Riprendiamo dalla STAMPA di oggi, 21/08/2018, a pag. 21 con il titolo "Morto Uri Avnery pioniere del dialogo con i palestinesi", l'articolo di Elena Loewenthal, preceduto dal commento di IC.
Nella sua lunga vita votata alla politica, Uri Avneri può essere preso ad esempio dai contemporanei pacifisti che ne hanno continuato l’opera. Nella Guerra di Indipendenza (1948), quando la sopravvivenza di Israele era tutt’altro che garantita, Avneri imbracciò le armi per sconfiggere il nemico che minacciava anche la sua vita. Quando fu chiaro che la sicurezza era in buone mani, laburiste e non, dimostrando nei fatti di essere in grado di salvaguardare l’intero paese, Avneri divenne un partner del terrorismo, iniziato con Arafat e proseguito con i successori. Nel suo ultimo anno ha potuto permettersi di criticare il comportamento dell’esercito, da chi dava gli ordini all’ultimo soldato che le eseguiva, durante il tentativo di invasione del Paese al confine con Gaza. Sapeva che la sua vita sarebbe terminata in ospedale israeliano e non affogato nel mare mediterraneo, come continuano a minacciare i terroristi di Hamas, con la complicità dei ‘moderati’ di Abu Mazen. Negli anni ’60 uscì in italiano, tradotto in tutto il mondo, un suo libro dal titolo “Israele senza sionisti” (Laterza ed. con la prefazione di Antonio Gambino, suo degno compare) che divenne il breviario non solo della sinistra, perchè influenzò non poco quegli ebrei della diaspora che potevano così avere un ‘padre nobile’ israeliano da citare.
Ecco l'articolo:
Elena Loewenthal
«Teoricamente i miei ideali hanno ottenuto una vittoria schiacciante, nella pratica sono stati sconfitti»: Uri Avnery, mancato ieri a Tel Aviv a 94 anni, riassumeva così la sua lunga esistenza. Il fondatore del «Gush Shalom», il «blocco della pace», giornalista e attivista costantemente al fianco della causa palestinese, era nato con il nome di Helmut Ostermann in Germania nel 1923, in una famiglia della buona e colta borghesia ebraica che quando lui aveva dieci anni ebbe la lungimiranza di rifugiarsi nella Palestina sotto Mandato Britannico.
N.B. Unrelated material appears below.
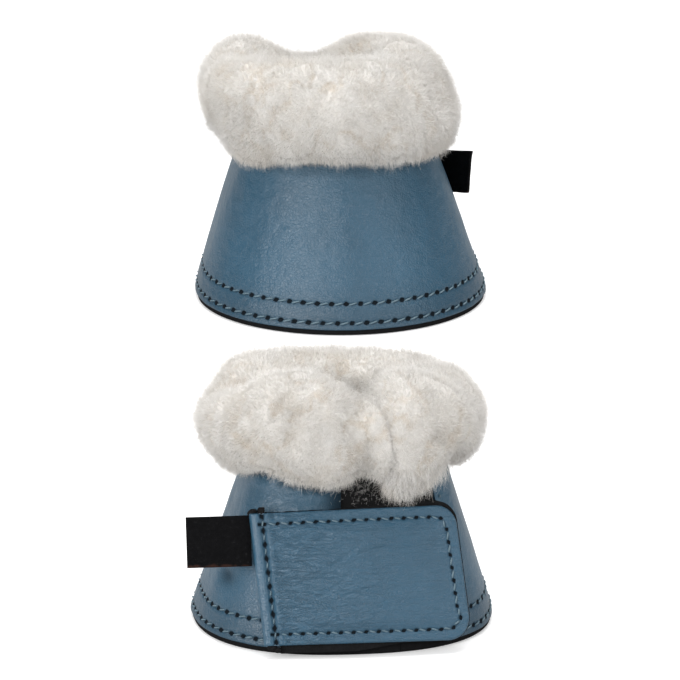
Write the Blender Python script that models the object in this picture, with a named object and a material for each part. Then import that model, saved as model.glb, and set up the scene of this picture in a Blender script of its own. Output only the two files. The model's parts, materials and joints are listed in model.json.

Uri Avnery con Yasser Arafat
Diventato Uri Avnery, a quindici anni aderì all’Irgun, il movimento sionista revisionista guidato da quello che era allora il suo idolo, Zeev Jabotinsky. La sua carriera politica e di militanza intellettuale si nutrì di tante esperienze sul campo: combatté nella guerra d’Indipendenza, nel 1948-49 – «ero attivista della pace prima della guerra, ma la guerra era una questione esistenziale, di vita o di morte». Ne uscì con la consapevolezza profonda che dall’altra parte del fronte, e al di là degli eserciti dei Paesi arabi, c’erano i palestinesi: era con loro che andava costruita la pace. Avnery fu tra i primi a formulare l’istanza politica della creazione di uno stato palestinese, che portò avanti lungo tutta la sua carriera. Fu tra i primi israeliani a entrare in contatto con l’Olp: incontrò Arafat già nel 1974 e anche nel 1982, durante la prima guerra del Libano. La sua carriera politica e parlamentare fu alquanto movimentata, negli anni fondò partiti e schieramenti, si confrontò con accuse di tradimento, nel 2003 fece persino da «scudo umano» ad Arafat, stabilendosi a Ramallah per un certo tempo.
Militante inflessibile
In fondo, tutta la sua vita, la sua militanza, quel suo modo inflessibile di coltivare con la politica un’utopia di pace – che fosse un’utopia lo sapeva bene anche lui – si può ricondurre a quel carattere yekke – in ebraico sta per «crucco» – che si era portato con sé fuggendo bambino dalla Germania. Avnery era il testimone di un Israele che non c’è più, di un mondo duro e puro che sognava il futuro lavorando e combattendo per costruire una società perfetta, dove avrebbe regnato una pace perfetta anch’essa. Come tutti i pionieri che hanno dato corpo al sogno sionista, e al di là delle sue posizioni non di rado provocatorie ma per questo sempre stimolanti, anche Avnery era una radicale perfetto. Ma in Israele così come altrove, non è più tempo di aut/aut alla realtà: come dice Amos Oz, che è innamorato della pace non meno di quanto lo fosse Avnery, è ora di pensare che il compromesso non è indice di debolezza ma sinonimo di vita. E prima ancora, strumento indispensabile per la convivenza.